In Sanskrit, however, meaning and feeling are identical. You can’t pronounce a Sanskrit word perfectly without transmitting a specific feeling that arises from voicing its syllables. Its vibrations—like music—present a feeling to your nervous system that cannot be altered or denied. That feeling naturally triggers a meaning. You don’t require a dictionary to provide you with understanding. You know it from within your inherent knowing, your apriori intelligence.

Chanting and listening to the pure vibrations of Sanskrit awaken a profound inner feeling. Higher states of consciousness increase through continuous and refined sensory contact within the ears and vocal cavity.

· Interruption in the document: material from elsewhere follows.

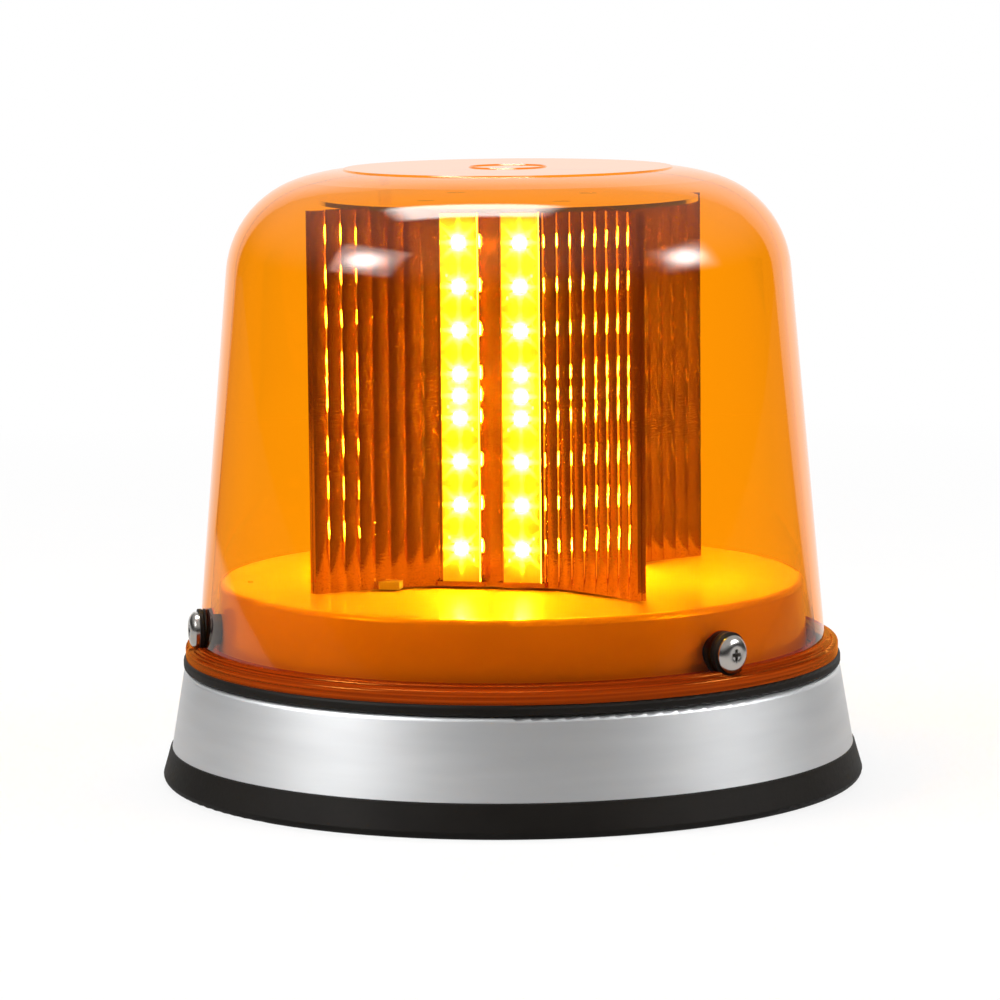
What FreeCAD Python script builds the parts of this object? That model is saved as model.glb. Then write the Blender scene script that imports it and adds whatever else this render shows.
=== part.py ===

This is why it’s said in in Vedic education, “nothing can be taught.” In other words, you don’t learn a subject by making reference to sources outside yourself. Instead, knowledge results by awakening your own inherent capacity to know everything—your feeling intelligence—within your highly sophisticated nervous system, which is the source of all knowing.

In following an ordered sequence of syllables, sūtras culture the nervous system to resonate with the higher frequency of love as parabhakti which the Sanskrit sounds communicate. In other words, the Bhakti Sūtras (like all other collections of sūtras— like the Yoga Sūtras and Śiva Sūtras) are meant to be recited or chanted orally to be fully understood—and not “read” like dry philosophy. From out of the “feeling intelligence” that arises from within the vibration of the ordered Sanskrit syllables, we then derive our translation.

Sūtra means “a little thread,” or “suture” that stitches together a gap. When the Sanskrit syllables are recited in sūtra form they graft your relative consciousness to the higher state of consciousness they describe. What the sūtra means is what it achieves within you. It’s a subjective awakening.